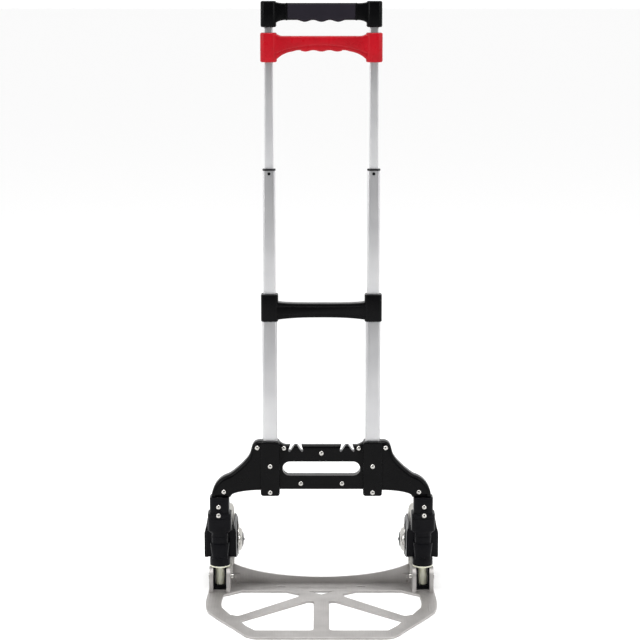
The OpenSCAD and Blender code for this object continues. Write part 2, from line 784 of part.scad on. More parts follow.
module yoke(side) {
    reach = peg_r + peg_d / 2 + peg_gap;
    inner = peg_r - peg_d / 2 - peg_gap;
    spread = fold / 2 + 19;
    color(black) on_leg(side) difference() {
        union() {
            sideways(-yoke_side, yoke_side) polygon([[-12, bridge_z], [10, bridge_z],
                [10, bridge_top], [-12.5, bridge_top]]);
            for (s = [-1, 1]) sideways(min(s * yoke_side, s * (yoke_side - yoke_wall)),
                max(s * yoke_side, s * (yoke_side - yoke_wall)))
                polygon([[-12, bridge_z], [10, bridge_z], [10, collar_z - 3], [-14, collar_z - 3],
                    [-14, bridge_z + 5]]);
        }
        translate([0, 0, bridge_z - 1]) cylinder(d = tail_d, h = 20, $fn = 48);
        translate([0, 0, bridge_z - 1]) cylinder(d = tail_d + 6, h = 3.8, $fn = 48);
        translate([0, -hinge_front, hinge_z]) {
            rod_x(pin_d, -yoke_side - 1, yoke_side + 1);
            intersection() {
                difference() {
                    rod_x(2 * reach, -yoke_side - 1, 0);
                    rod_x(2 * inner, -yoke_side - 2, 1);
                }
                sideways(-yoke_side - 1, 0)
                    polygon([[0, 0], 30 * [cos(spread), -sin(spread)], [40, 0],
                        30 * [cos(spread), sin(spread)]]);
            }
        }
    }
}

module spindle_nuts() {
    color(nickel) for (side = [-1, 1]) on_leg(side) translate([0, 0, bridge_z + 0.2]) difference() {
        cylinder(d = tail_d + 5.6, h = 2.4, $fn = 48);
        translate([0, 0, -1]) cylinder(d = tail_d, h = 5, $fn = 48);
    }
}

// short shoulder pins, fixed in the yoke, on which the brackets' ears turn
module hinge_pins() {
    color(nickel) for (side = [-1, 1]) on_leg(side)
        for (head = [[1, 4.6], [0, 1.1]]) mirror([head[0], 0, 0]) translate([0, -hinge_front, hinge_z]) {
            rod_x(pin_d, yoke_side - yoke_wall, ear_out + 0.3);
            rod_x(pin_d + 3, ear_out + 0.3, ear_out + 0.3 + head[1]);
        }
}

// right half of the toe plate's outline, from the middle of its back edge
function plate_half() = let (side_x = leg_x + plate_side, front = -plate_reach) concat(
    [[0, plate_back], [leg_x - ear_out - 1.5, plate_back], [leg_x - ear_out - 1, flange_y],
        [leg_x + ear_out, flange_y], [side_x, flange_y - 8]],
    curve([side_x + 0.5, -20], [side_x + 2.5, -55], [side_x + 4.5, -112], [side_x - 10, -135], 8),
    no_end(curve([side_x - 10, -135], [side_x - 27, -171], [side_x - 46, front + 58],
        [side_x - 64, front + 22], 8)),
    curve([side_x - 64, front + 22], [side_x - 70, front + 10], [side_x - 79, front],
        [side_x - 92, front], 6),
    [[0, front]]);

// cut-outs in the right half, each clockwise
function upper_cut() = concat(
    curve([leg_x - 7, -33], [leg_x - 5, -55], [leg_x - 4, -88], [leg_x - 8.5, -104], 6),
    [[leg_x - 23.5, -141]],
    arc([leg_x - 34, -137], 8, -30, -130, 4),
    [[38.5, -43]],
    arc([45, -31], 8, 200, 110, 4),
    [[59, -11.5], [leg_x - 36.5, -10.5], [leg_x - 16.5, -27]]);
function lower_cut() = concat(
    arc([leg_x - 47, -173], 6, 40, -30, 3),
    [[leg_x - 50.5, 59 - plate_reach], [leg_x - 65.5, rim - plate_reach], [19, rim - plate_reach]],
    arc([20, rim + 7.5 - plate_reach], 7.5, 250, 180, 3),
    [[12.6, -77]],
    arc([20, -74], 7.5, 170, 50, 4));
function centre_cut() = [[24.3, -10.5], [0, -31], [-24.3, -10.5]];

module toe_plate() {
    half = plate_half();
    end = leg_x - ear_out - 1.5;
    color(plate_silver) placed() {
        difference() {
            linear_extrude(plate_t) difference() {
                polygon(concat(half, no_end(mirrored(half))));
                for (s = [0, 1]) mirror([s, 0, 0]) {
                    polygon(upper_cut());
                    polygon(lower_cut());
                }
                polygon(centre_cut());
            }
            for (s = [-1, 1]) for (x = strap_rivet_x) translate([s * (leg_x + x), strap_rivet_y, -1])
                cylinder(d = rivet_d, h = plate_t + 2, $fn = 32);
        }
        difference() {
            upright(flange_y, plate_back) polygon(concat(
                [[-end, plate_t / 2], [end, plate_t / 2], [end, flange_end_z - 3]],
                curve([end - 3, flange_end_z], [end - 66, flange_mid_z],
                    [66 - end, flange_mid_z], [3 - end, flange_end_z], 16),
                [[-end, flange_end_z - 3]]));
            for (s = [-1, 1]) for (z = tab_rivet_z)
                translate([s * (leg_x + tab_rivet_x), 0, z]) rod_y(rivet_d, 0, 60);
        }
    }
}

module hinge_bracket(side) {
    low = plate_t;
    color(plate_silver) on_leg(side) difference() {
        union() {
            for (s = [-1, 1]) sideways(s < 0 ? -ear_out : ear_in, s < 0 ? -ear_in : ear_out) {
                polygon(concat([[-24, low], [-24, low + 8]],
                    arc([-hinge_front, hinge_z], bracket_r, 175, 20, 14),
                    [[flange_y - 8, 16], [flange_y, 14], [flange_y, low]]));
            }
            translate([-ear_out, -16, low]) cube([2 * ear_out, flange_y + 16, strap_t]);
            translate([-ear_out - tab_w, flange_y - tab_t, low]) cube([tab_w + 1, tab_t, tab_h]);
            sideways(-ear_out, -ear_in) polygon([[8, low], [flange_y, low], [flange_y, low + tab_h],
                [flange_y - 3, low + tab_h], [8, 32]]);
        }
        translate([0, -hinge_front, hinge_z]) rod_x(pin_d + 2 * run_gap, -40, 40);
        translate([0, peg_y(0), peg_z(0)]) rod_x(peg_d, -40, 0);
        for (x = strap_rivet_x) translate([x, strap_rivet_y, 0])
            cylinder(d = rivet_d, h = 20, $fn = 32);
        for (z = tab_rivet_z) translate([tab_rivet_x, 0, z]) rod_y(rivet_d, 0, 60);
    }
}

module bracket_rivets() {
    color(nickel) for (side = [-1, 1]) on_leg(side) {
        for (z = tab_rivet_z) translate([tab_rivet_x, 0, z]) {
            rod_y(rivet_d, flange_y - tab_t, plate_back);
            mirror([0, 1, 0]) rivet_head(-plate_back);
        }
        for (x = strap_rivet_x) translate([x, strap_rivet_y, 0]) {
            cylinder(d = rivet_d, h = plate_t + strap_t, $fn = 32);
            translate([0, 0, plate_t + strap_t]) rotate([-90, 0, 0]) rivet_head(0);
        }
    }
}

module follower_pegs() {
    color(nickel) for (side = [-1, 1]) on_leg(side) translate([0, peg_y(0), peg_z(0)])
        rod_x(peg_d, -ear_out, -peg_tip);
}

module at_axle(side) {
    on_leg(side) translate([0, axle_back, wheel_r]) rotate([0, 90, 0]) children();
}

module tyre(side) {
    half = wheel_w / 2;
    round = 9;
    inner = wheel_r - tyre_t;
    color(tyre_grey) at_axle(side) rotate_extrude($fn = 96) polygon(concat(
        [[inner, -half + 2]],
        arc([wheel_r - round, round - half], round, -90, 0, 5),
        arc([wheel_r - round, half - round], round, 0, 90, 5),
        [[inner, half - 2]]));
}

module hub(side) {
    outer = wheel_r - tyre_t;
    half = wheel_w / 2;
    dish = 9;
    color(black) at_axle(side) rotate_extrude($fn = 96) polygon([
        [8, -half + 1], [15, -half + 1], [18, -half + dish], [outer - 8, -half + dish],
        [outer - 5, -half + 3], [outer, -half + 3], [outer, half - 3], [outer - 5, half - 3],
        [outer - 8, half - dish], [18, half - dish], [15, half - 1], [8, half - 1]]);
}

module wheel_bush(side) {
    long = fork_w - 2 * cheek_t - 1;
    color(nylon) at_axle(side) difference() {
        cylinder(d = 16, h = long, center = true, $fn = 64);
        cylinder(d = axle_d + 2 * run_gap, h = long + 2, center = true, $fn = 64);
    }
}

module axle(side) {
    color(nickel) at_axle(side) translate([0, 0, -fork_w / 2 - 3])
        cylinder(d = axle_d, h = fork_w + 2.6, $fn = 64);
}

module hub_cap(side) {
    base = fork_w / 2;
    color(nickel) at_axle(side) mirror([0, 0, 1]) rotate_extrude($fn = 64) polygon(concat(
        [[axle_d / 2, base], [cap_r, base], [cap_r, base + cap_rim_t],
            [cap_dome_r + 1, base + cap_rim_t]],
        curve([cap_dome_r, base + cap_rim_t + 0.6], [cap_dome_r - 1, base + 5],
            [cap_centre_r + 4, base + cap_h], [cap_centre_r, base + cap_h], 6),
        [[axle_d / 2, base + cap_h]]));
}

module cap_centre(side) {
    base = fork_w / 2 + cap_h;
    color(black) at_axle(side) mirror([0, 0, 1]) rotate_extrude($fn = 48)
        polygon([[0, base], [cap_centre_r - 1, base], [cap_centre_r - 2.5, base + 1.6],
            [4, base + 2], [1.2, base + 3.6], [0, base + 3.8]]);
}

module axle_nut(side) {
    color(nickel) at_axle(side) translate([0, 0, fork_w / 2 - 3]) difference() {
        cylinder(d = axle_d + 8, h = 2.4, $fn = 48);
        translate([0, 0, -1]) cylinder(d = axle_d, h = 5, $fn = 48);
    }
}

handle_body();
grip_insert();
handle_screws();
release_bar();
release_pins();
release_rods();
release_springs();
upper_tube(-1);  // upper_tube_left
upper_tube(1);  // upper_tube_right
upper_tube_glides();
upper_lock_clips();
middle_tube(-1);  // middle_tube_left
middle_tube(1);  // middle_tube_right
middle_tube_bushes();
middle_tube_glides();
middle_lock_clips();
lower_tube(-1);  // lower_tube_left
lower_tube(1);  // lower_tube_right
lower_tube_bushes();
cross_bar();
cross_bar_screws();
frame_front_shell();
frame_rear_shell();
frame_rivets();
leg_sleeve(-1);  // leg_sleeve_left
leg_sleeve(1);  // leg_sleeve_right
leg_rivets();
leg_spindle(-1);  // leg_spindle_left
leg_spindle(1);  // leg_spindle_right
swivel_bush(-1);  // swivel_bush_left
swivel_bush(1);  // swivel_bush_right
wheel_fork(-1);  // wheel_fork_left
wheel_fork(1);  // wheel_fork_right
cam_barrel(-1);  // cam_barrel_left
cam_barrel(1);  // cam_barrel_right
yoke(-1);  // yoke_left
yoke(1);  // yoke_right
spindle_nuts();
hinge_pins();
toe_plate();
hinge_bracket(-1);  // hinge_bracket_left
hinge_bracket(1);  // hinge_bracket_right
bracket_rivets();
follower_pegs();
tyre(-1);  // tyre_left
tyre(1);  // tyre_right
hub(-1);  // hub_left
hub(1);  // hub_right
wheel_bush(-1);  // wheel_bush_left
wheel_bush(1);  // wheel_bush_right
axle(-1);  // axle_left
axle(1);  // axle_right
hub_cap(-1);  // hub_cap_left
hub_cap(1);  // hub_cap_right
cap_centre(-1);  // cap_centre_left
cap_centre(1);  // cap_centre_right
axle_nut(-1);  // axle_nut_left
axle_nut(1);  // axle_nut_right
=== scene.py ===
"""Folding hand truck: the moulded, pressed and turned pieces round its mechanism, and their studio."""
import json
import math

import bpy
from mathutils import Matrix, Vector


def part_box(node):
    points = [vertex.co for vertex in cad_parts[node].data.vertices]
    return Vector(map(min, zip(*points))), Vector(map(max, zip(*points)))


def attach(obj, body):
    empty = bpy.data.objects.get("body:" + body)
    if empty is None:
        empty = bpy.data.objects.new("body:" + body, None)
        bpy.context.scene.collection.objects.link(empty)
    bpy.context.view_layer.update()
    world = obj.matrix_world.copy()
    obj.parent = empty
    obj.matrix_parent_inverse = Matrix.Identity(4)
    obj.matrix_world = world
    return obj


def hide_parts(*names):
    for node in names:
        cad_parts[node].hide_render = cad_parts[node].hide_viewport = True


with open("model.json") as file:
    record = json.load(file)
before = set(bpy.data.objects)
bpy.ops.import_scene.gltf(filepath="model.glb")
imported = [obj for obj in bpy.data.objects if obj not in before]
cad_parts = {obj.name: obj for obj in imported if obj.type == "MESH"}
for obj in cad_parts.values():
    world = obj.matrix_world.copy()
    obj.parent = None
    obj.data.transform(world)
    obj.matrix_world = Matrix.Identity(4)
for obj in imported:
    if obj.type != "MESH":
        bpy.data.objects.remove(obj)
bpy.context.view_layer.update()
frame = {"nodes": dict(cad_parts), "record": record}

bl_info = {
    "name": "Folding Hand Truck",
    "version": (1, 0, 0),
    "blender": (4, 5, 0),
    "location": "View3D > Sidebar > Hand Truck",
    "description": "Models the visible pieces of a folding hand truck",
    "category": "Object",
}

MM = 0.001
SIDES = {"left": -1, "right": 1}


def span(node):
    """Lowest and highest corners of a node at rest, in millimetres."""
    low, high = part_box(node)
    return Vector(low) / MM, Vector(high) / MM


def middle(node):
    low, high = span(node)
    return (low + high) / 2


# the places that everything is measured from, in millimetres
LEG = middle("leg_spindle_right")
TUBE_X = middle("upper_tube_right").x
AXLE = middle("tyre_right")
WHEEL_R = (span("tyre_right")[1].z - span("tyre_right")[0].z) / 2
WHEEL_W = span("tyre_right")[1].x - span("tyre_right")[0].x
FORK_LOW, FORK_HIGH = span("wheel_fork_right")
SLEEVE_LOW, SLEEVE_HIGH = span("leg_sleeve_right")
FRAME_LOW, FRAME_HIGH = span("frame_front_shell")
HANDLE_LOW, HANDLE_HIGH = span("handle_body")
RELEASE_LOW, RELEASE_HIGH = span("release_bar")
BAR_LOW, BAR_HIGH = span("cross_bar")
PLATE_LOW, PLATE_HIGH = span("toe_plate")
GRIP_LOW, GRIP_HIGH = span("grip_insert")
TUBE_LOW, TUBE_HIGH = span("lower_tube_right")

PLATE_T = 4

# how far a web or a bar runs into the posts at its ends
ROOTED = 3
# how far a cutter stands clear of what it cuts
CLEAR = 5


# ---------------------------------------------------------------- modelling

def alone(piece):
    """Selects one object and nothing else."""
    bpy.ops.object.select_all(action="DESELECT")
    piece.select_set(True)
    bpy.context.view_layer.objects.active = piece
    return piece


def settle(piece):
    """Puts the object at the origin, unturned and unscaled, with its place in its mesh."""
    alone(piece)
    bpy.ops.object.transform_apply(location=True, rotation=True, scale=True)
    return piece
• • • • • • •
:: EXERCISE OBJECTIVE ::
Only lines that contain the word "update" are wanted; copy each of them.

:: OUTPUT OF THE TASK ::
    bpy.context.view_layer.update()
bpy.context.view_layer.update()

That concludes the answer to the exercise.